Actually, reading their paper, they are focusing on a different female-female pair then the one I knew. The scrub-jay pair they write about formed in 2014. The one I knew, which I guess was never written up, was already established and known to my colleagues when I interned there in 2000. So there have been at least two female female pairs in that same population.
I’ve only seen a couple of comments like that here, most of the conversation has been kind and supporting.
I do wonder, though: if we look at how the participant list for this thread differs from other threads, how many non-LGBTQIA+ people did not participate because they deemed it unimportant or of no interest to them? I for one appreciate organizations like PFLAG, where people who are not “us” can still show their support for us.
Interesting thought. I’d imagine many people.
Well, you can’t push everyone to be caring about problems of others, realistically, even in nature community (well, with some old folks it’s extremely hard), but here you have to count all likes too, if people don’t comment doesn’t mean they don’t care. Plus I’m sure many are afraid of drama and it is already here.
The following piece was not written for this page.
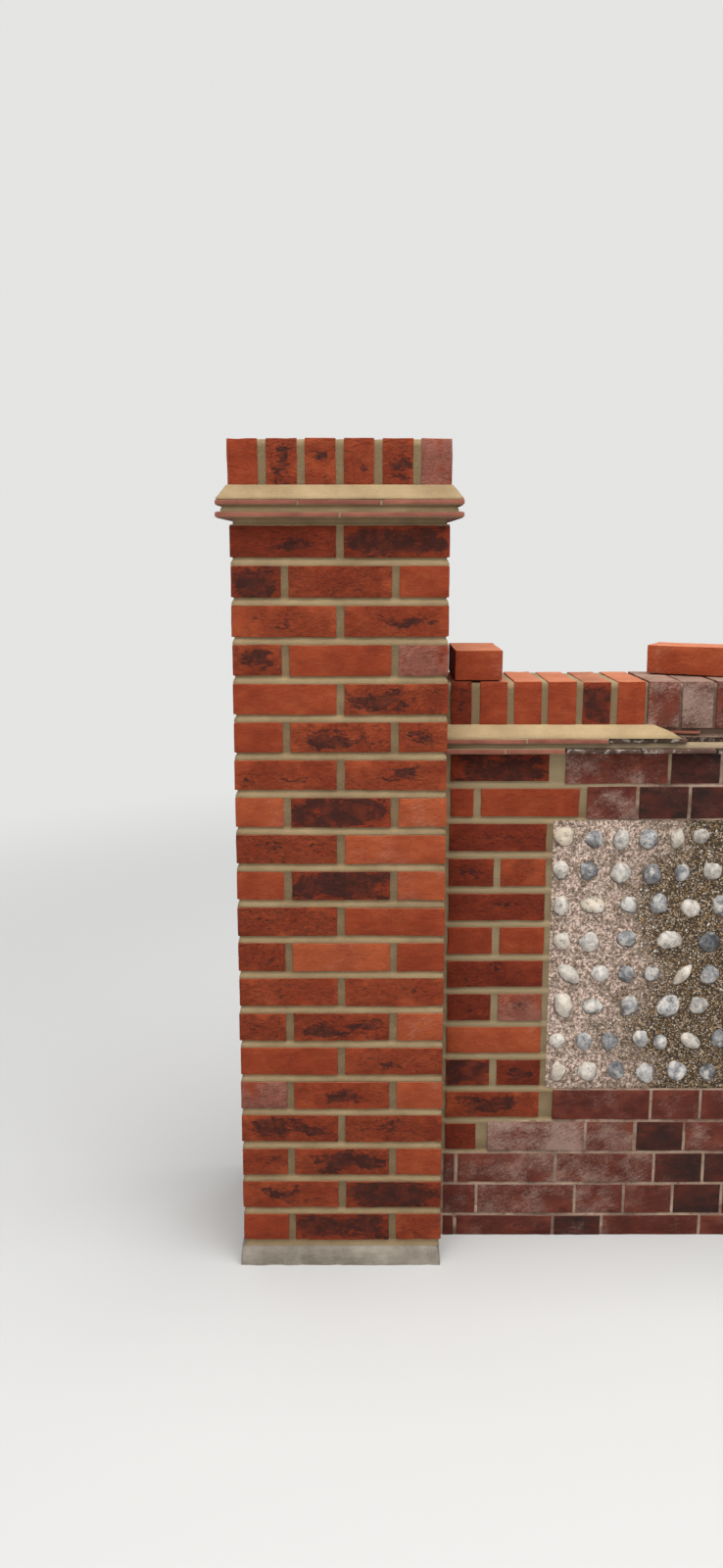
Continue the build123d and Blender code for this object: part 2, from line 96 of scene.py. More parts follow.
class Look(Enum):
    """The looks that the bricks are sorted into, by the letter used in the bonds below."""

    PLAIN = "P", Burn(tone=0.15, patch=0.05, fleck=0.3)
    LIGHT = "L", Burn(tone=0.85, fleck=0.2, bloom=0.12)
    FLECKED = "F", Burn(tone=0.40, patch=0.3, fleck=0.95)
    SPECKED = "S", Burn(tone=0.40, patch=0.38, fleck=0.7)
    DARK_PATCH = "D", Burn(tone=0.35, patch=0.62, fleck=0.85)
    BURNT = "B", Burn(tone=-0.3, patch=0.92, fleck=0.8)
    RED = "R", Burn(tone=-0.65, patch=0.4, fleck=0.9)
    MAUVE = "M", Burn(tone=-0.2, patch=0.2, fleck=0.6, bloom=0.4, mauve=0.9)
    WHITENED = "W", Burn(tone=1.2, fleck=0.3, bloom=0.42)
    MAROON = "r", Burn(tone=0.2, patch=0.15, fleck=0.6, bloom=0.25)
    VEILED = "v", Burn(tone=0.45, patch=0.1, fleck=0.6, bloom=0.62)
    SMEARED = "s", Burn(tone=0.4, patch=0.1, fleck=0.5, bloom=1.0)
    PALE = "g", Burn(tone=0.5, patch=0.12, fleck=0.8, bloom=1.0, mauve=0.55)
    BLACK = "k", Burn(tone=-0.95, patch=0.3, fleck=0.3, bloom=0.10)
    DOMED = "o", Burn(tone=0.1, patch=0.3, fleck=0.4, bloom=1.0, dome=True)

    def __init__(self, letter: str, burn: Burn) -> None:
        """Keep the letter and the kiln and weather values apart."""
        self.letter, self.burn = letter, burn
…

I don’t think you can reliably ascertain or extrapolate who is or isn’t LGBTQIA+ based on who didn’t participate in the thread. Not everyone is comfortable disclosing their identity.
I’ve been thinking that for a while. However, iNat is a varied place, so there are probably many people who dislike the topic of LGBTQIA+ issues for any number of reasons. However, there has really only been one argumentative contribution, so there is that…
EDIT - and with that, I think I’ll stop commenting. As a straight person I am starting to sense that I have nothing more to contribute, or my comments may be misunderstood.
I do wish that it would be universally.understood that topics like these do matter. A great deal, in fact.
Right now that isn’t the case. But if we want that to change, we have to talk about it. Including with people who don’t agree with us, or who don’t know enough to care in the first place.
As a parallel example… All of us know people who don’t care about environmental issues. Of course they should as it is highly important and affects them. But getting mad at someone for their apathy isn’t going to make things better. You just gotta spread information and keep talking. Educate people, engage with them.
I don’t think it’s all that clear from the initial post who was invited to participate in this discussion. I did not know the definition of “ally” for purposes of this topic, but after googling it I thought this discussion space was reserved for LGBTQIA+ and others who are active in the movement to relate their experiences. I asked one question and made one comment after deciding it was probably okay to participate to the extent of asking someone to elaborate, but I had to think about it. I did not read the initial post as a general call for expressions of support, so I don’t think any negative inferences should be made about people not participating.
It does depend whom you ask.
Personally I would consider anyone who is willing to voice their support for equal rights and equitable treatment to be an ally.
As for who “should” be speaking here, again, this is only my personal opinion, but I think a focus on lgbt folk and those who are more aware of what they go through is appropriate. But this is a public forum, open to everyone, so long as you’re respectful. As I said in my first post, questions are welcome.
The Merriam-Webster definition of an ally is “one that is associated with another as a helper: a person or group that provides assistance and support in an ongoing effort, activity, or struggle … often now used specifically of a person who is not a member of a marginalized or mistreated group but who expresses or gives support to that group.”
That’s how I meant it in my post above. Not a member of the group but supportive nonetheless.
Like, for example, PFLAG. Parents and Friends of Lesbians and Gays. Nothing in that identity implies anything about their own orientation.